**WRITTEN REQUEST:**
Begin at the line that contains "The Blender code", stop after the line that contains "eight socket screws", and reproduce only that span, unaltered.

[SOURCE RECORDS start]

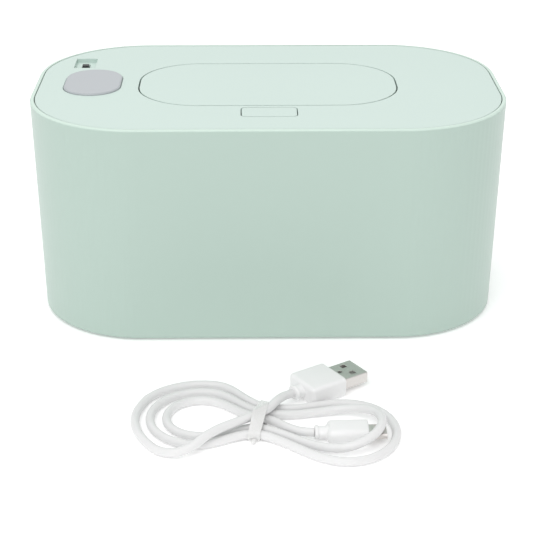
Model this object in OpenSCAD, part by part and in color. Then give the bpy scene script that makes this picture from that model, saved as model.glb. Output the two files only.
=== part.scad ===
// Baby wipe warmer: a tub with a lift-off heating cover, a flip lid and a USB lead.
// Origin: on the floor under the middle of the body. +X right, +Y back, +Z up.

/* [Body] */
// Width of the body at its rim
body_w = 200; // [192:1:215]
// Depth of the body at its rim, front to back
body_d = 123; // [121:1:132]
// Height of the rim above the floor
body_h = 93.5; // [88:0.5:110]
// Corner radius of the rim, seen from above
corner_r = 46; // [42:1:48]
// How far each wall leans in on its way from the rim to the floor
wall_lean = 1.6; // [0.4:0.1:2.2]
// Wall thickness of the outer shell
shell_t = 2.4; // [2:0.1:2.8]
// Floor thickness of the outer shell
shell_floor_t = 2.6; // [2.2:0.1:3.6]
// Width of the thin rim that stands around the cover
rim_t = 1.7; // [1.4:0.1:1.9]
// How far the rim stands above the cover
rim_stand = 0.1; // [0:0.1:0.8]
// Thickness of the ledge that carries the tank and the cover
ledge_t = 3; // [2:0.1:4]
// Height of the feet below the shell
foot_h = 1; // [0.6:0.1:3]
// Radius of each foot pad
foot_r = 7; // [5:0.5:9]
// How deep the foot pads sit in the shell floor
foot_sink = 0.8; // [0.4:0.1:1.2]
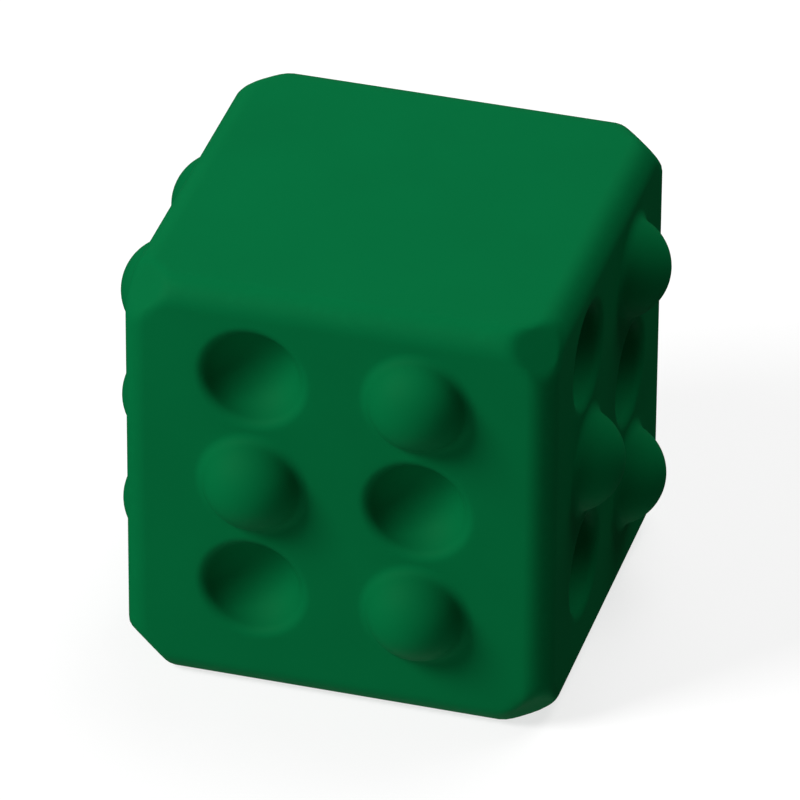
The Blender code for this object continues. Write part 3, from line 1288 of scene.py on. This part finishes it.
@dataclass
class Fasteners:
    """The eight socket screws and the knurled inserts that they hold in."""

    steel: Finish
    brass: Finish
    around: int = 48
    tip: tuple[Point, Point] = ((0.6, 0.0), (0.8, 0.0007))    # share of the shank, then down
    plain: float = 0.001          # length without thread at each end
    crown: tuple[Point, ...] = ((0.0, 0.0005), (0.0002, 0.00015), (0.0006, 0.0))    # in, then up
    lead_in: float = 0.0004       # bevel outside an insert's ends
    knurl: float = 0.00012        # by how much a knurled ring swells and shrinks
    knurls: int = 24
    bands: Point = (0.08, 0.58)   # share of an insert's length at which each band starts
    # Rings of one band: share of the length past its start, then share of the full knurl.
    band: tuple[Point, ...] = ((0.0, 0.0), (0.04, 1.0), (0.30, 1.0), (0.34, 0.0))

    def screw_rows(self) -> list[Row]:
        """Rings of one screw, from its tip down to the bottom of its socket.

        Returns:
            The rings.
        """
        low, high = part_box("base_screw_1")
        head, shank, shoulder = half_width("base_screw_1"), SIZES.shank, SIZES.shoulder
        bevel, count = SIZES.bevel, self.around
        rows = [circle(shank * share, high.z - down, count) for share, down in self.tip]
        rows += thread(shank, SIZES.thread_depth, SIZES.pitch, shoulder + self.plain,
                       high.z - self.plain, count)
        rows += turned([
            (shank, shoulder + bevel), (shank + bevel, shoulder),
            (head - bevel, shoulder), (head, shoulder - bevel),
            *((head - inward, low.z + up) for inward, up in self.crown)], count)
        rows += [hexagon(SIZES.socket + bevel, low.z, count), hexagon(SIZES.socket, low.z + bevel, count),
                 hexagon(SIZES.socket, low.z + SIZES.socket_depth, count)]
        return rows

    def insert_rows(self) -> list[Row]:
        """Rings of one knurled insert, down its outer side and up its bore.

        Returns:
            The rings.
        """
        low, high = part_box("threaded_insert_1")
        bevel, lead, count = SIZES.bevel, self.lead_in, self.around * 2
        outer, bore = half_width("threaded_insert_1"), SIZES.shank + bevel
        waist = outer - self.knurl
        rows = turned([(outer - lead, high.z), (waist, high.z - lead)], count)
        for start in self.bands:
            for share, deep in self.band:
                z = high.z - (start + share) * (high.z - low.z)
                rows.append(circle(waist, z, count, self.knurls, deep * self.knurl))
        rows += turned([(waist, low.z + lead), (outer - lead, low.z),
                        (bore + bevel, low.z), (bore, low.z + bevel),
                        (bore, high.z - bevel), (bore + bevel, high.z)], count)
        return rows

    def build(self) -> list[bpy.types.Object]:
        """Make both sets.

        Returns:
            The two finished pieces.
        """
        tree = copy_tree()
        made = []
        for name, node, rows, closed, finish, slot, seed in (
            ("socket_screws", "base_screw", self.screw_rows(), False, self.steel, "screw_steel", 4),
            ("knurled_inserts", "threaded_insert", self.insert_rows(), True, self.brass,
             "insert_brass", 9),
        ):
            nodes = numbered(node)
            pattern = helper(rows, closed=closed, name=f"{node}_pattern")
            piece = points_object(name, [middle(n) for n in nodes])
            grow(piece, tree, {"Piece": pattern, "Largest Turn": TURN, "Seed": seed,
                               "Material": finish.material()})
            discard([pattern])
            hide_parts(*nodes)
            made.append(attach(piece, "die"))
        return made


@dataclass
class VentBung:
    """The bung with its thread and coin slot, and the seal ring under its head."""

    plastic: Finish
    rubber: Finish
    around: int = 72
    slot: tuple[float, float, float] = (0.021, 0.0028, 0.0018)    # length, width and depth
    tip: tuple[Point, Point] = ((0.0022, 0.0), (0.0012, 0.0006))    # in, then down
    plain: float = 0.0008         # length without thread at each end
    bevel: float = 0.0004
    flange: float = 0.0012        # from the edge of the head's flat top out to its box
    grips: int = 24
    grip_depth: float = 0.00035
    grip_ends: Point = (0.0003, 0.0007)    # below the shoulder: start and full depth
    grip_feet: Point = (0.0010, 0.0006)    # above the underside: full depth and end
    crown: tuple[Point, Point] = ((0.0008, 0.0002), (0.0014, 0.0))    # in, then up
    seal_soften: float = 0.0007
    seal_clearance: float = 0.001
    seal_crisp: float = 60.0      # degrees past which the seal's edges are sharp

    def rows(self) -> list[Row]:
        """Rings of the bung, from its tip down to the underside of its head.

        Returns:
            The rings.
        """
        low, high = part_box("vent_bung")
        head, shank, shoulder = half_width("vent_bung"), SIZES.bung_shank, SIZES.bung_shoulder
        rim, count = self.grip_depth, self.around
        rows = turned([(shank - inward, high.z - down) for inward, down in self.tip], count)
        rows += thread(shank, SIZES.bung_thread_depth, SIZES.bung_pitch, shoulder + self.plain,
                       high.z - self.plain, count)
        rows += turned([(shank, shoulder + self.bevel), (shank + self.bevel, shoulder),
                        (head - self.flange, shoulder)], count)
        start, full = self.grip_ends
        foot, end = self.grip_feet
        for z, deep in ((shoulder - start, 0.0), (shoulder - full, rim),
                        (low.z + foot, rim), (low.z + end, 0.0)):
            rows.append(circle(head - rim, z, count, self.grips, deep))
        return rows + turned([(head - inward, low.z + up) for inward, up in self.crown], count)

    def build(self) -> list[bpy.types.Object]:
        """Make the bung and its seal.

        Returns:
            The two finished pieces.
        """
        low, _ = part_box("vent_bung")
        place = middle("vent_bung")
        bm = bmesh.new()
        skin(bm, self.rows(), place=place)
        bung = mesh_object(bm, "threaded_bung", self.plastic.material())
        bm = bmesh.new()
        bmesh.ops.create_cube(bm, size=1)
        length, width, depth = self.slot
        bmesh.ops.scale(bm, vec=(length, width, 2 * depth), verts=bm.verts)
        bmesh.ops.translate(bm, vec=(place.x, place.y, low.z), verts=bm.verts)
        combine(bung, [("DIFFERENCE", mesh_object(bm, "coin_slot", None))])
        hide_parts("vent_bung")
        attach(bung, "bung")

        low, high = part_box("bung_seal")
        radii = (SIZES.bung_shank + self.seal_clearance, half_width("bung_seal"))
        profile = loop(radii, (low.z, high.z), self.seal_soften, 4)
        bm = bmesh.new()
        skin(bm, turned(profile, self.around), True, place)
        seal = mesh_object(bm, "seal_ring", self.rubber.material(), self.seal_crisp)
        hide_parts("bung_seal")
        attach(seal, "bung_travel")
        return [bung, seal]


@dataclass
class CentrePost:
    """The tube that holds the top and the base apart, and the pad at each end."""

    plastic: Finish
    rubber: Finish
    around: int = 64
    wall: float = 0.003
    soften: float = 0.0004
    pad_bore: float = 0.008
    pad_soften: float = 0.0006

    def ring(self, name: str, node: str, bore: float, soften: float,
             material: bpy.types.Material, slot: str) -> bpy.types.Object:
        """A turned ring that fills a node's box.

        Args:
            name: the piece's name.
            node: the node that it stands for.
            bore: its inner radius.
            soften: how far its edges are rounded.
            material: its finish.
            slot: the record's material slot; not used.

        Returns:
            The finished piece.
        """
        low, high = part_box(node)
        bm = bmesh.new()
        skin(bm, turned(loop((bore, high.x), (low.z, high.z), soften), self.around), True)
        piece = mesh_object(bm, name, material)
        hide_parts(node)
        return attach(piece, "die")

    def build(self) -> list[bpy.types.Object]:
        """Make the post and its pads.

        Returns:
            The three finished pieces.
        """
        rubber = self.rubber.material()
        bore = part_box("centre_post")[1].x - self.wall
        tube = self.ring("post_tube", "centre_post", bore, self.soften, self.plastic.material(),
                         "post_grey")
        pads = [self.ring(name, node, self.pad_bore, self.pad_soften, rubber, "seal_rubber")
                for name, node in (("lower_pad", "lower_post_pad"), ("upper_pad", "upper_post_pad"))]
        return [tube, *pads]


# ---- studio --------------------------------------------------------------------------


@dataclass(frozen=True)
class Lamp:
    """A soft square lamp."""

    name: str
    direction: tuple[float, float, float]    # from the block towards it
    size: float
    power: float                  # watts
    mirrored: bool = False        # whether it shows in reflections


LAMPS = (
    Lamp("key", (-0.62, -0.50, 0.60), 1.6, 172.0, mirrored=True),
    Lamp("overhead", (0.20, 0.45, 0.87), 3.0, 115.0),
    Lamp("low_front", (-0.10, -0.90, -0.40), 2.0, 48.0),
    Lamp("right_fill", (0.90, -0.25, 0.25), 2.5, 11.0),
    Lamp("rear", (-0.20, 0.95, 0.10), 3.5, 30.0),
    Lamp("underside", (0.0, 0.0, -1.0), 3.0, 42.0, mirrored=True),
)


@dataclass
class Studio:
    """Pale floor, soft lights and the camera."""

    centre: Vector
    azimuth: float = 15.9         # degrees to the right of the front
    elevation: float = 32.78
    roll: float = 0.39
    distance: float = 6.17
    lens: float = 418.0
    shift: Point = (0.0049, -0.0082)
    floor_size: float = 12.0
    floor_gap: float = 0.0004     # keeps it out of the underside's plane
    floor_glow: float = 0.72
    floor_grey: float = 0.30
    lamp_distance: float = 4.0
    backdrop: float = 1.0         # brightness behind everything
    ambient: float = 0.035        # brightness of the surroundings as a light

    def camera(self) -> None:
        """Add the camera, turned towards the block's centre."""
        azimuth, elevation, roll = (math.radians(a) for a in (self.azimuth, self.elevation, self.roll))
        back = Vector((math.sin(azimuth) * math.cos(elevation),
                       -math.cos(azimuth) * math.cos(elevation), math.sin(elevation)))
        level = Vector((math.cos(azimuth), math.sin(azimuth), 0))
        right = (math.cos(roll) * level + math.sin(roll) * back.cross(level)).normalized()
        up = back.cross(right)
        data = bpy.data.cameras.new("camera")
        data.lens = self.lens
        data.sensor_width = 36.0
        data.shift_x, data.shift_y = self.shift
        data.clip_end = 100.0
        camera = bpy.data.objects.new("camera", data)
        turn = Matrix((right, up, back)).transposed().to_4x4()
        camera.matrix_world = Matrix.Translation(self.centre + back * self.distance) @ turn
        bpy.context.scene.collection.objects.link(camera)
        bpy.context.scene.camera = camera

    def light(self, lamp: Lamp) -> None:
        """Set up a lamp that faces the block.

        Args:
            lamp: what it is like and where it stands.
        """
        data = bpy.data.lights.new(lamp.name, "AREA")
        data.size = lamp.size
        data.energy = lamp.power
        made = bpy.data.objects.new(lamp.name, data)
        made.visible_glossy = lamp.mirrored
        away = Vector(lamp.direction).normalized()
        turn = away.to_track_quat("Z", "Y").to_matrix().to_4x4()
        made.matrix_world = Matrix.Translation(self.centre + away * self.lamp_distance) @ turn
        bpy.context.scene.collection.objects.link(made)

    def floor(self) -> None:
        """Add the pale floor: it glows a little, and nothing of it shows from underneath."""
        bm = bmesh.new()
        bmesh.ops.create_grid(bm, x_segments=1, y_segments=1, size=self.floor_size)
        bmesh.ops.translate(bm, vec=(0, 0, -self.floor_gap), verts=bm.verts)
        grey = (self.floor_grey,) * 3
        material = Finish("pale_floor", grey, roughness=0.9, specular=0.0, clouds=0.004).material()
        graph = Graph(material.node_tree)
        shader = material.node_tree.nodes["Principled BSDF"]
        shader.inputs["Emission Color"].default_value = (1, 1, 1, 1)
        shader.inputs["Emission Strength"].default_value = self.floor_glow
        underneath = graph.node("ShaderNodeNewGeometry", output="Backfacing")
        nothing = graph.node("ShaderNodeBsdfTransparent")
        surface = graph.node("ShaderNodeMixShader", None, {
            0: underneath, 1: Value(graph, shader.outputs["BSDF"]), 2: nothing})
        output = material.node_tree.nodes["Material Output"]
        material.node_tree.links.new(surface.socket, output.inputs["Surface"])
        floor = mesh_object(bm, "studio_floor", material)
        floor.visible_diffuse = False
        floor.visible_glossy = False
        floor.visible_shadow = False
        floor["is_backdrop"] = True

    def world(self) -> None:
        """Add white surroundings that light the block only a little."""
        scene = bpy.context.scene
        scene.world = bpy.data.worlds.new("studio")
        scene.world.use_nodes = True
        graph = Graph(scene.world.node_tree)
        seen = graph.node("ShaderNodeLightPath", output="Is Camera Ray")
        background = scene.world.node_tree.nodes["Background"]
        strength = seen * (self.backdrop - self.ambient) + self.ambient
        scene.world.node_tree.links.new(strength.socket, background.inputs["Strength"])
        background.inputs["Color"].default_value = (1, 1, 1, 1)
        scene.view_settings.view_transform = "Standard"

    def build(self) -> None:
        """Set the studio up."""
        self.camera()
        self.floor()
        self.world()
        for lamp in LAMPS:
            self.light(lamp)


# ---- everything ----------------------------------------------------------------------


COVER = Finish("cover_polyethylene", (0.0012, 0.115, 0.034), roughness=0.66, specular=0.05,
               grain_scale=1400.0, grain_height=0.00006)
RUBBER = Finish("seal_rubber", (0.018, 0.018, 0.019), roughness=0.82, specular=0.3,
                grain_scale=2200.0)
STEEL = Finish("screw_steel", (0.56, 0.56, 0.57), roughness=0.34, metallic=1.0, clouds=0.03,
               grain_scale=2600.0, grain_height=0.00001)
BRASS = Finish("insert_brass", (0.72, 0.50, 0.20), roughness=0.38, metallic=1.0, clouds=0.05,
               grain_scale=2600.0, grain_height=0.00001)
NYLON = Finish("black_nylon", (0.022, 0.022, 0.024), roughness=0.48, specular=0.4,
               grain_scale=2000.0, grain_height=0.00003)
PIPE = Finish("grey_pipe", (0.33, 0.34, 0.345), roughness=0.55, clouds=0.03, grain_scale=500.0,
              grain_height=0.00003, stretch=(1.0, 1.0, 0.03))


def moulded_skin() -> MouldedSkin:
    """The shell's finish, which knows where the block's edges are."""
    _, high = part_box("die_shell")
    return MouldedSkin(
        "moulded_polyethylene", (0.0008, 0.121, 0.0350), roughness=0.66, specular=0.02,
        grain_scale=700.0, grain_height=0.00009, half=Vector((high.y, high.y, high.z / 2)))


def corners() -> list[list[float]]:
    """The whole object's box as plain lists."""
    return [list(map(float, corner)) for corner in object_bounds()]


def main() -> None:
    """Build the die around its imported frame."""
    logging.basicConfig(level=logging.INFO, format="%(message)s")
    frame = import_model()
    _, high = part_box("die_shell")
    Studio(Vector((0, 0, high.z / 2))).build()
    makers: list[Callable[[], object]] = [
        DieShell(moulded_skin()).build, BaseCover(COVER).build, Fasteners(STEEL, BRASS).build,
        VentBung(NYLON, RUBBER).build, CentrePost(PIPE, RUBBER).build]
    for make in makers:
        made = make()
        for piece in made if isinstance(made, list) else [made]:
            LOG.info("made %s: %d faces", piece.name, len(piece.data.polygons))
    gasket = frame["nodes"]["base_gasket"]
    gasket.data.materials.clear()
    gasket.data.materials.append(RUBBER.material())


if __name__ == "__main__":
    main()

[SOURCE RECORDS end]

**WRITTEN ANSWER:**
The Blender code for this object continues. Write part 3, from line 1288 of scene.py on. This part finishes it.
@dataclass
class Fasteners:
    """The eight socket screws and the knurled inserts that they hold in."""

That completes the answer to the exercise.